Rows from a 3D modeling dataset:
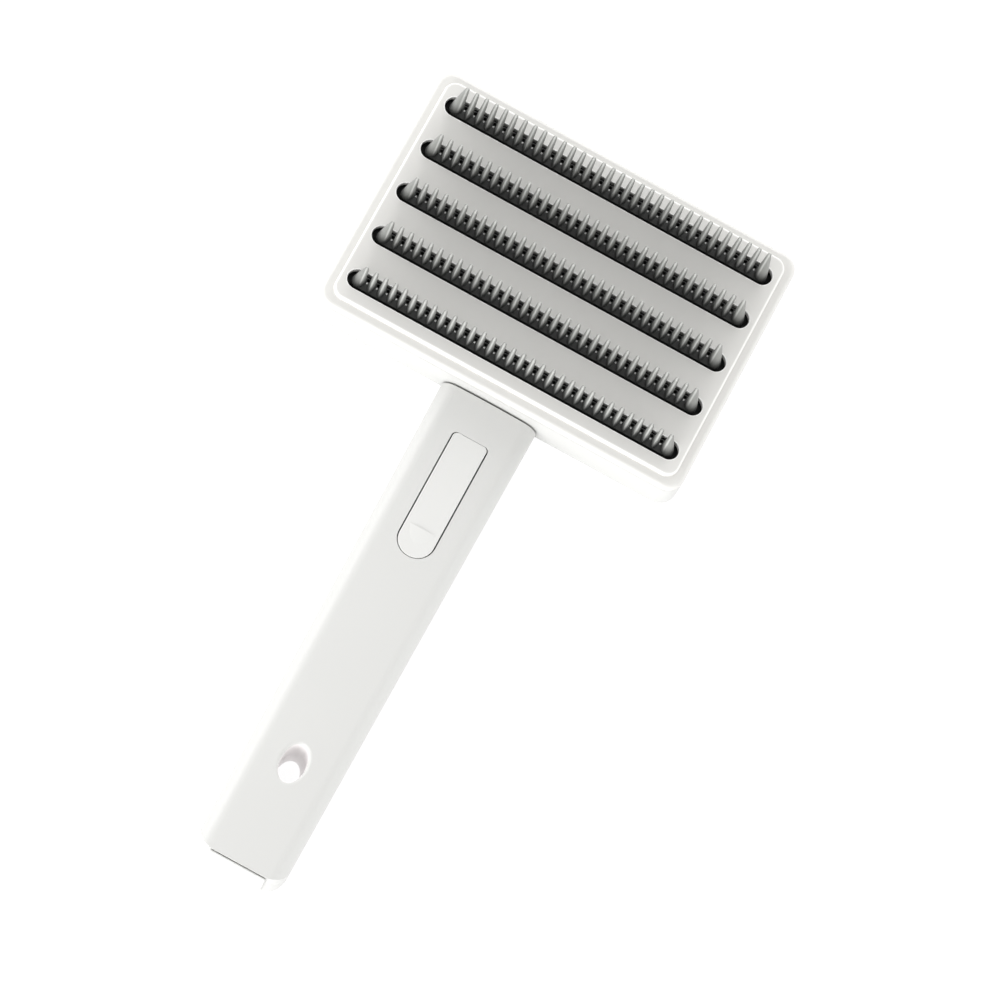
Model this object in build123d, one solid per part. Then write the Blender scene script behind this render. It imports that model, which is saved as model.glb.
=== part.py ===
"""Slicker brush for pets with a push plate that lifts shed fur off the comb rows.

The brush lies on its back.  X runs along the comb rows, Y runs from the handle
towards the head, Z points out of the teeth.  The origin is the centre of the
head's flat back face.  All dimensions are in millimetres.
"""
import os

from build123d import *

os.makedirs("parts", exist_ok=True)

# ---------------------------------------------------------------- head shell
HEAD_LENGTH = 105.0
HEAD_WIDTH = 73.0
HEAD_CORNER = 4.5
BACK_CHAMFER_H = 7.0
BACK_CHAMFER_IN = 4.0
BACK_SOFT = 4.2
RIM_Z = 18.25
TUB_WALL = 2.3
TUB_FLOOR = 2.2
TUB_KNEE_Z = 5.6

# --------------------------------------------------------------- push plate
PLATE_TOP = 22.0
PLATE_UNDER = 20.0
FLANGE_Z = 18.4
FLANGE_TOP = 20.4
FLANGE_SOFT = 1.2
PANEL_LENGTH = 99.7
PANEL_WIDTH = 67.7
PANEL_CORNER = 3.3
PANEL_SOFT = 0.8
SKIRT_GAP = 0.3
SKIRT_WALL = 1.6
SKIRT_BOTTOM = 5.7
PLATE_STROKE = 10.8
NOTCH_HALF = 7.0
NOTCH_TOP = 14.4

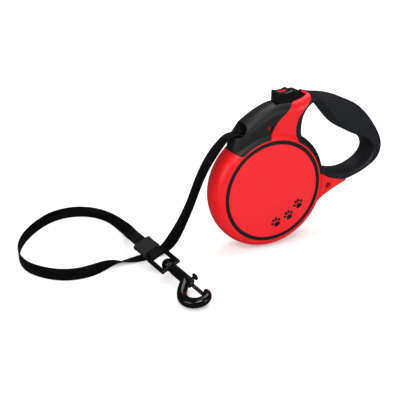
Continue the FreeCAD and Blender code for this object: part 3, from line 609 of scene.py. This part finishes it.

- _EXERCISE DESCRIPTION_: Write every record out again, unaltered.

- _RESULT_:
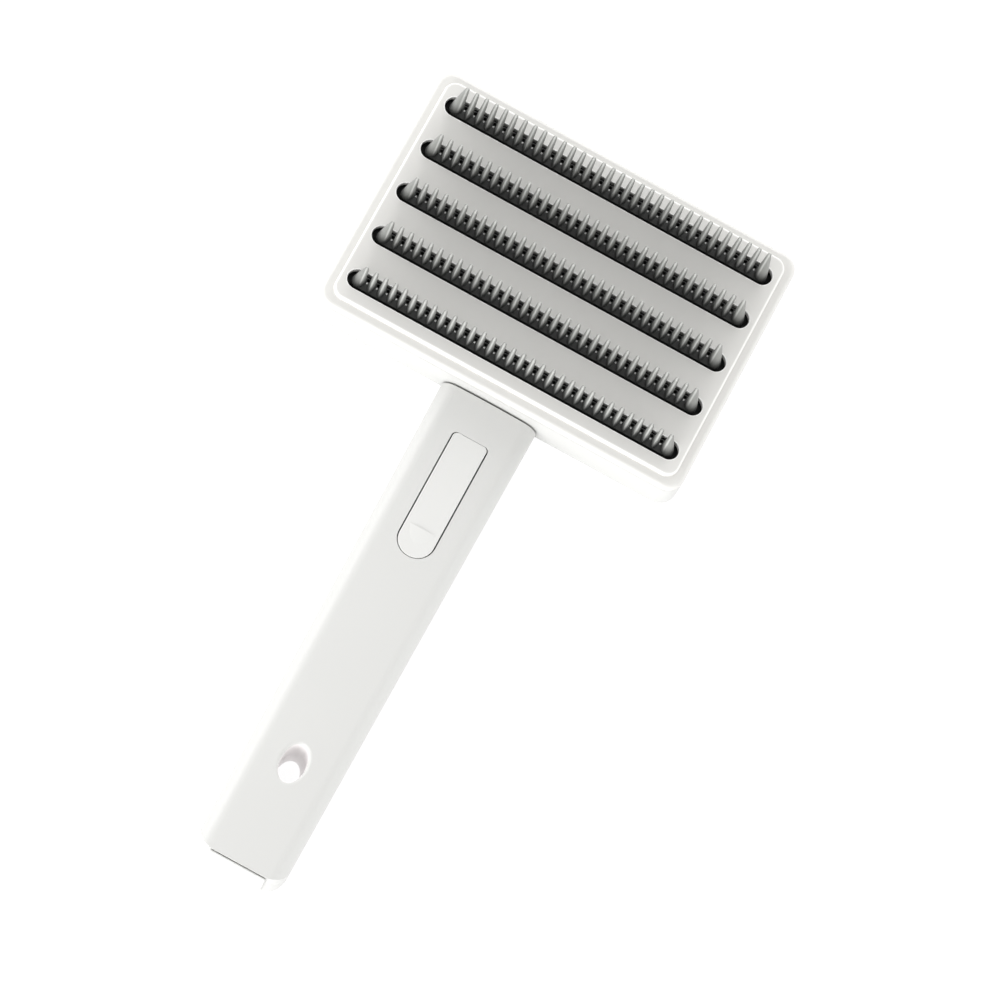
Model this object in build123d, one solid per part. Then write the Blender scene script behind this render. It imports that model, which is saved as model.glb.
=== part.py ===
"""Slicker brush for pets with a push plate that lifts shed fur off the comb rows.

The brush lies on its back.  X runs along the comb rows, Y runs from the handle
towards the head, Z points out of the teeth.  The origin is the centre of the
head's flat back face.  All dimensions are in millimetres.
"""
import os

from build123d import *

os.makedirs("parts", exist_ok=True)

# ---------------------------------------------------------------- head shell
HEAD_LENGTH = 105.0
HEAD_WIDTH = 73.0
HEAD_CORNER = 4.5
BACK_CHAMFER_H = 7.0
BACK_CHAMFER_IN = 4.0
BACK_SOFT = 4.2
RIM_Z = 18.25
TUB_WALL = 2.3
TUB_FLOOR = 2.2
TUB_KNEE_Z = 5.6

# --------------------------------------------------------------- push plate
PLATE_TOP = 22.0
PLATE_UNDER = 20.0
FLANGE_Z = 18.4
FLANGE_TOP = 20.4
FLANGE_SOFT = 1.2
PANEL_LENGTH = 99.7
PANEL_WIDTH = 67.7
PANEL_CORNER = 3.3
PANEL_SOFT = 0.8
SKIRT_GAP = 0.3
SKIRT_WALL = 1.6
SKIRT_BOTTOM = 5.7
PLATE_STROKE = 10.8
NOTCH_HALF = 7.0
NOTCH_TOP = 14.4

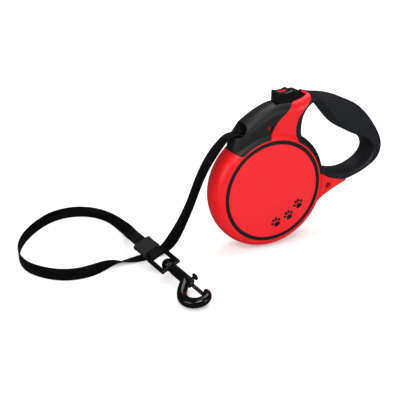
Continue the FreeCAD and Blender code for this object: part 3, from line 609 of scene.py. This part finishes it.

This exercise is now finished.